As afirmações acima são ratificadas pela motorista empregada Angelina Borges, carreteira que está a pouco mais de um ano e meio no volante. “O caminhão mais parece um robô, quando alguma coisa não vai bem ele avisa, reduz parte do desempenho até você encontrar socorro. Num passado não muito distante, o carro quebrava e o motorista era obrigado a encostar”, relata Angelina acrescentando que nunca ficou parada na estrada por problema no caminhão.
Porém, muitos motoristas ainda estão acostumando com a novidade. É o caso do autônomo paranaense Gildo Aparecido Samuel. Dos seus 52 anos de vida, 30 foram dedicados ao volante de caminhão. Ele comenta que nos últimos cinco anos ele viu e conheceu muitas inovações nos pesados. “É uma realidade completamente diferente daquela que estávamos acostumados. A caixa automatizada diminui o cansaço, o banco parece que abraça, a cabine não sacode, sem falar na quantidade de botões e sensores” relaciona. Samuel diz que a adaptação demorou um pouco, no início achou estranho entender aquilo tudo, quando se está acostumado a olhar apenas para dois, três medidores no painel. “Mas vale a pena, hoje levanto cedo para pegar estrada com a impressão que estou em casa. Termino o dia, com corpo inteiro. O cansaço é quase zero e as dores pelo corpo praticamente sumiram”, afirmou.

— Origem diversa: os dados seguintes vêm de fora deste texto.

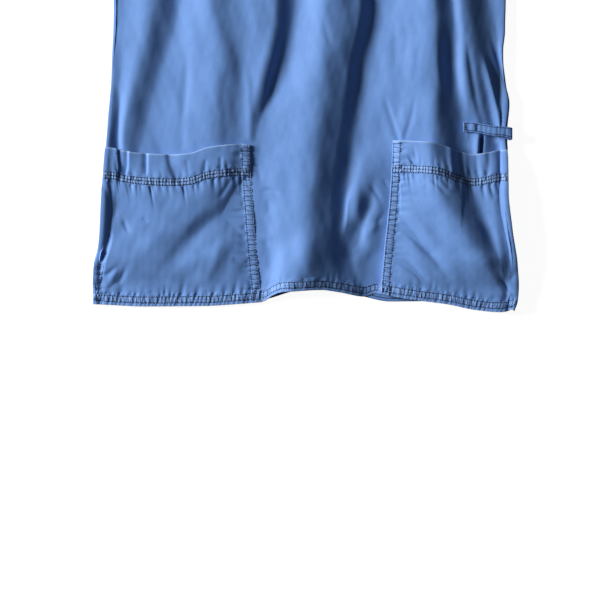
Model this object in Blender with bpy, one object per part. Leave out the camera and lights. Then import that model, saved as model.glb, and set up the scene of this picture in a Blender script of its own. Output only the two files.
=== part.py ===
"""Short-sleeved V-neck scrub top, laid out flat, front up.

World frame: +X towards the wearer's left, +Y towards the neck, +Z up out of the front.
Tables are in millimetres. "across" is X, "up" is the distance above the hem line.
"""
import math
from collections import namedtuple
from functools import lru_cache

import bmesh
import bpy
from mathutils import Vector

MM = 0.001

# Driving sizes of the garment
LENGTH = 700.0              # hem line to shoulder at the neck
HEM_LINE_Y = -345.25        # puts the middle of the garment's box at Y = 0
CLOTH = 1.5                 # wall of one panel
SEAM_GAP = 0.3              # between two pieces that are sewn together
SIDE_INSET = 1.2            # the front's folded sides start this far inside the garment's outline
HEM_DEPTH = 15.0            # turned hem of the body
HEM_EXTRA = 0.7             # the turned hem is this much thicker
UNDERARM_UP = 430.0
SHOULDER_TIP_UP = 672.0
SHOULDER_TIP_ACROSS = 205.0
NECK_ACROSS = 95.0          # panel's neck point, either side of the middle
V_POINT_UP = 545.0
BACK_NECK_DROP = 22.0
BAND_WIDTH = 22.0
CUFF_TOP = (425.0, 600.0)       # across, up
CUFF_BOTTOM = (386.0, 408.0)
SLEEVE_ROOM = 2.6           # clear height inside a sleeve
POCKET_HEM_DEPTH = 37.0
POCKET_HEM_EXTRA = 0.5
POCKET_PUFF = {"right": 5.0, "left": 7.0}       # how far a pocket stands off the front
POCKET_LEVEL = {"right": 6.5, "left": 12.0}     # height towards which it bridges the folds
POCKET_BRIDGING = {"right": 0.9, "left": 0.4}
MOUTH_CLOSING = {"right": 0.3, "left": 0.6}     # part of the standoff that is lost at the mouth
MOUTH_CLOSING_START = 145.0
# Part of its width over which a pocket rises from its inner edge, and from its outer edge
POCKET_SEAM_SHARE = {"right": 0.35, "left": 0.6}
POCKET_OUTER_SHARE = {"right": 0.07, "left": 0.12}
POCKET_BOTTOM_RISE = 45.0   # and the height over which it rises from the hem
LOOP_WIDTH = 12.0
LOOP_START_ACROSS = 188.0
LOOP_END_ACROSS = 247.0
LOOP_START_UP = 215.8
LOOP_SLOPE = -0.13          # the strip runs down a little towards its free end
LOOP_ROOM = 3.0             # between the two layers at the bend
LOOP_CREST_ACROSS = 206.5   # crest F, where the strip leaves the front and runs on free
LOOP_STANDOFF = 1.3         # under the strip, where it lies on the front
LOOP_DROOP = 0.03           # fall of the free end, as a slope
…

Enquanto uma parte da categoria é inserida na era digital, outros realizam o caminho contrário. Um exemplo é o caminhoneiro Francisco Assis de Lima, de Sinop/MT, 56 anos de idade e mais de 30 de experiência na estrada. Ele contou que até o início de 2015 trabalhou como empregado e dirigia umas das versões de caminhão mais modernas do Brasil. Para realizar o sonho de guiar seu próprio veículo, saiu da empresa e comprou um cavalo-mecânico ano 2000. Embora se sinta feliz por ter conquistado seu objetivo, tem sentindo a mudança tanto no corpo, quanto no bolso.
“É bom ter o próprio caminhão, mas é complicado dirigir um veículo que não contém a evolução dos últimos anos”, reconheceu Francisco Lima. Ainda de acordo com ele, a média de combustível não favorece, a manutenção é cara e o corpo fica constantemente desgastado. “Tenho dores na coluna e na perna. Meu cansaço hoje é 50% maior do que dois anos atrás”, reclama dizendo que sua intenção é de ficar alguns anos com esse carro e tentar comprar um automatizado de segunda mão.

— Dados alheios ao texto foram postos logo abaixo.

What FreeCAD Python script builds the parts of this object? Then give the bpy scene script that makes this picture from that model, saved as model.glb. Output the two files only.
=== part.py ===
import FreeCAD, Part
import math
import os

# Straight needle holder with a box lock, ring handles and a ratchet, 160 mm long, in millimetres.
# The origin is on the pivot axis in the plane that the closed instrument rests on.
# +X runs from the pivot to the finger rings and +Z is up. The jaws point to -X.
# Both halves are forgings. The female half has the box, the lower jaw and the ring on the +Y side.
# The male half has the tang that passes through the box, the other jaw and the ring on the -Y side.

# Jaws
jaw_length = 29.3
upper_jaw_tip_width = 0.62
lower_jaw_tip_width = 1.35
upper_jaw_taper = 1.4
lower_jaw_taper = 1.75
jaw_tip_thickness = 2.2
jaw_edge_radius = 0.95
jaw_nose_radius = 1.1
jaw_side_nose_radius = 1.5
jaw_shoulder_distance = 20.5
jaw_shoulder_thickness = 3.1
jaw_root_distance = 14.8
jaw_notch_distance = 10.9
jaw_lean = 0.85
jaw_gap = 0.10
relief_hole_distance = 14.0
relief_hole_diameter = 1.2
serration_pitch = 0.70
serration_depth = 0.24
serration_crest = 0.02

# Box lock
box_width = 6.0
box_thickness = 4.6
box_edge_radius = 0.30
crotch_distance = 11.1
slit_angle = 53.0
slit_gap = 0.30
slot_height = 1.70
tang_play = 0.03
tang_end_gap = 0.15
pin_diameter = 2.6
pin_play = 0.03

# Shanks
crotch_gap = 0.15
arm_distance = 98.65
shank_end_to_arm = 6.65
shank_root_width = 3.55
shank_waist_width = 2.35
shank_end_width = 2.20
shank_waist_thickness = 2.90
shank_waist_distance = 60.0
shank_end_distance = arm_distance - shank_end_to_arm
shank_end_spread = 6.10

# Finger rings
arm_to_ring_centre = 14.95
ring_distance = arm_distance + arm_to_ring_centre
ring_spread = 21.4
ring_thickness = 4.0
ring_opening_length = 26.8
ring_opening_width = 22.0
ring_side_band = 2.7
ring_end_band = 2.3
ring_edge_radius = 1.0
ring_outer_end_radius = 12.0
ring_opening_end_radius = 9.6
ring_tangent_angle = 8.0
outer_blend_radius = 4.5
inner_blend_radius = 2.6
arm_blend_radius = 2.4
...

Em meio a vários depoimentos favoráveis aos caminhões mais modernos e com tecnologias recentes, a reportagem da Revista O Carreteiro encontrou num posto de combustível em Rondonópolis/MT, o motorista Arilton Gonçalves dos Santos. O paranaense de 58 anos fala com orgulho de sua história no volante, a qual já passa dos 38 anos. Ele afirmou que já dirigiu praticamente todas marcas e modelos de veículos pesados, exceto caminhões automatizados.
“Não quero e nem faço questão. Esses caminhões estão programados para favorecer somente as transportadoras. Mas para nós que somos autônomos não vejo vantagem”, justifica. Arilton destaca ainda que um conjunto completo custa quase um milhão de reais, enquanto pagou R$ 140 mil pelo seu caminhão ano de fabricação 2001. “Já paguei todo o veículo, não tenho dívidas e vivo muito bem com ele”, enfatizou.
O autônomo tem opinião de que um caminhão mais antigo tem capacidade para obter desempenho semelhante aos novos. Com relação ao combustível disse que qualquer motorista é capaz de fazer média. “Não precisa de computador para isso e o desgaste também pode ser reduzido com manutenção constante, aliás, a manutenção é outra coisa favorável em caminhões como o meu. “Se quebrou vou lá, identifico o problema e pronto. Os caminhões de hoje quebram, ficam todos desprogramados e aí você tem de procurar uma autorizada para reprogramar. Não faço questão nenhuma de entrar na era dos botões”, conclui.